U.S. Retrieves Massive Cache of ISIS Intelligence From Manbij Front Line

Kurdish-Arab coalition fighters in Manbij, Syria
Members of Syrian Democratic Forces attend the funeral of eight fellow fighters who died during an assault against ISIS in the town of Manbij, Syria, June 24. Dean Evans was killed fighting with Kurdish forces... Delil Souleiman/AFP/Getty Images

The U.S. is sifting through more than four terabytes of data gleaned from the U.S.-led coalition's offensive on the Islamic State militant group (ISIS) in the Syrian city of Manbij. It is the biggest data seizure from the radical Islamist group since the U.S. special forces raid on its finance chief Abu Sayyaf in May 2015.

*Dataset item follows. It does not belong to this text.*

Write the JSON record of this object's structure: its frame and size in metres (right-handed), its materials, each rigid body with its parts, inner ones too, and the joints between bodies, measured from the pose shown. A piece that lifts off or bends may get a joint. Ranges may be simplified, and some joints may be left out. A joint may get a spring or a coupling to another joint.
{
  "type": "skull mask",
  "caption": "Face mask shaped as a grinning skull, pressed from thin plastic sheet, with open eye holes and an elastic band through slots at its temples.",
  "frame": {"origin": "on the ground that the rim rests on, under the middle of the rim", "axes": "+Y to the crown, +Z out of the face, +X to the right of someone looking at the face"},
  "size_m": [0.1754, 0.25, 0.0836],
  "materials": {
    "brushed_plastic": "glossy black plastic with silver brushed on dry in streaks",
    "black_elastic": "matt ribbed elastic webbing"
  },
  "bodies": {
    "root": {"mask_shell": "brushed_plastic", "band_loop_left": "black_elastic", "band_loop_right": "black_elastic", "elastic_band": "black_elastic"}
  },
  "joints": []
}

Manbij has acted as a landing and sorting station for many ISIS foreign fighters after they have entered into Syria from Turkey, officials say, making the information vital to understanding the workings of ISIS's foreign fighter network and preventing their return to Europe to carry out attacks.

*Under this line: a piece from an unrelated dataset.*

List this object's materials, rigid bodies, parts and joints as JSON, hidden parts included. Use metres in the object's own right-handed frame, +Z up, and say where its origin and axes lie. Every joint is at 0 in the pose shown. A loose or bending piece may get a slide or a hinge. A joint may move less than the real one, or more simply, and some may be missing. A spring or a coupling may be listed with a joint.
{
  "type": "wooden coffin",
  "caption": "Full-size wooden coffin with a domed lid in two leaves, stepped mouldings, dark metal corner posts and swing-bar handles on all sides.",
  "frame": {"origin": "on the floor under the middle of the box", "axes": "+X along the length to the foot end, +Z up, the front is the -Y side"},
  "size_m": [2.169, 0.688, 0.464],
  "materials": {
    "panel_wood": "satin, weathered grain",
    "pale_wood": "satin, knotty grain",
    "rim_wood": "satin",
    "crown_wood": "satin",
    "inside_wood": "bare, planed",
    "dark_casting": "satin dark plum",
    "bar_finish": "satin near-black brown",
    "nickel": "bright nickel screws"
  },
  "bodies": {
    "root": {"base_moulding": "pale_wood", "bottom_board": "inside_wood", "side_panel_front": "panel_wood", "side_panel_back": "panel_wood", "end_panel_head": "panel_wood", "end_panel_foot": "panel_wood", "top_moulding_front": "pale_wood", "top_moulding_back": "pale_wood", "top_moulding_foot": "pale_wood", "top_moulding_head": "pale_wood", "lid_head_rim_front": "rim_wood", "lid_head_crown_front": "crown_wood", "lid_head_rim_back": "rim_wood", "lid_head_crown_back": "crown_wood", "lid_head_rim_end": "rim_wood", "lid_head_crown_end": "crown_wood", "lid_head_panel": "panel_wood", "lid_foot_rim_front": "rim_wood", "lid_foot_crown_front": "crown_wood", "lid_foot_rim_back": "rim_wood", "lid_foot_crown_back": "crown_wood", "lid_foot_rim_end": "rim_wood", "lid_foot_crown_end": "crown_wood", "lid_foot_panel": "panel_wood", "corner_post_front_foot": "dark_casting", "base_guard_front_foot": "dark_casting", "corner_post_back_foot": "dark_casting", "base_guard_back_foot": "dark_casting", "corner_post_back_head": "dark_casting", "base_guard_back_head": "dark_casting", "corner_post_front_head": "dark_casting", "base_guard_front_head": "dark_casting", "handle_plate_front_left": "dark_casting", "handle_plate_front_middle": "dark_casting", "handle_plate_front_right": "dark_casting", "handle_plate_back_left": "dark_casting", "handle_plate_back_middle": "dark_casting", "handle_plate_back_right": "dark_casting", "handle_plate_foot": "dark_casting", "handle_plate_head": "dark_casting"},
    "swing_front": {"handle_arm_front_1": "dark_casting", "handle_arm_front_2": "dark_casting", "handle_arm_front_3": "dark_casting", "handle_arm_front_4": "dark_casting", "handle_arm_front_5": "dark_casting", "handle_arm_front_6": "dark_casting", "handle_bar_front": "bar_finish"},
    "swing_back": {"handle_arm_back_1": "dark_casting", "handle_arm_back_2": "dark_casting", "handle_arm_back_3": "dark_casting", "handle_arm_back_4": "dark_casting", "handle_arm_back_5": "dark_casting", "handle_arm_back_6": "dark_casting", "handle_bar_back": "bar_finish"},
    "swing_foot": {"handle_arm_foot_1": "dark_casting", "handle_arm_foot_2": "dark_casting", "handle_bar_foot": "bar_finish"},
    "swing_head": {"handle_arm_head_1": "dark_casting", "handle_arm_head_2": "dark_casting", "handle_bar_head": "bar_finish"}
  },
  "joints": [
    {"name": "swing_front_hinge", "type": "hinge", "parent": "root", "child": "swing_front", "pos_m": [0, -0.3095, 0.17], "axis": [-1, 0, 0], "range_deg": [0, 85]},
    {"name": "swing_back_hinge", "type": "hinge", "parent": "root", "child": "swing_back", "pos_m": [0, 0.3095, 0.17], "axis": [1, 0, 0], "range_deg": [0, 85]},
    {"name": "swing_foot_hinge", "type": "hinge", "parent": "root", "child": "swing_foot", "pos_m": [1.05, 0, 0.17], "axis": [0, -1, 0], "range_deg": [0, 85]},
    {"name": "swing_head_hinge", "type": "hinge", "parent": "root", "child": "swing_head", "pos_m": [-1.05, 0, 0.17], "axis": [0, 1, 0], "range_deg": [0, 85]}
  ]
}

"We think this is a big deal," Colonel Christopher Garver, a spokesman for Operation Inherent Resolve, told Pentagon reporters in a video briefing from Baghdad on Wednesday, ABC reported. "We're learning about how they ran Manbij as a strategic hub."

He continued: "It is a lot of material, it is going to take a lot to go through, then start connecting the dots and trying to figure where we can start dismantling ISIS."

The gathered material, mostly in Arabic, includes items ranging from notebooks to laptops, as well as textbooks and USB drives.

"As a foreign fighter would enter, they would screen them, figure out what languages they speak, assign them a job—and then send them down into wherever they were going to go, be it into Syria or Iraq, somewhere," he added. But he noted that no evidence had been discovered that suggested ISIS was sending fighters westwards to Europe.

After helping Iraqi forces capture Fallujah from ISIS in western Iraq last month, the U.S.-led coalition's focus has been on liberating what is known as the "Manbij pocket" from ISIS.

The coalition is supporting the Syrian Democratic Forces (SDF), a coalition of Kurdish and Arab fighters, with air strikes and special forces operating in an advisory and support role.

The SDF forces have advanced to the city's outskirts and have given ISIS two 48-hour deadlines to leave the city, in order to prevent civilian casualties. While many ISIS operatives have fled, the coalition still needs to clear the city of remaining fighters before it can claim that it has been fully liberated.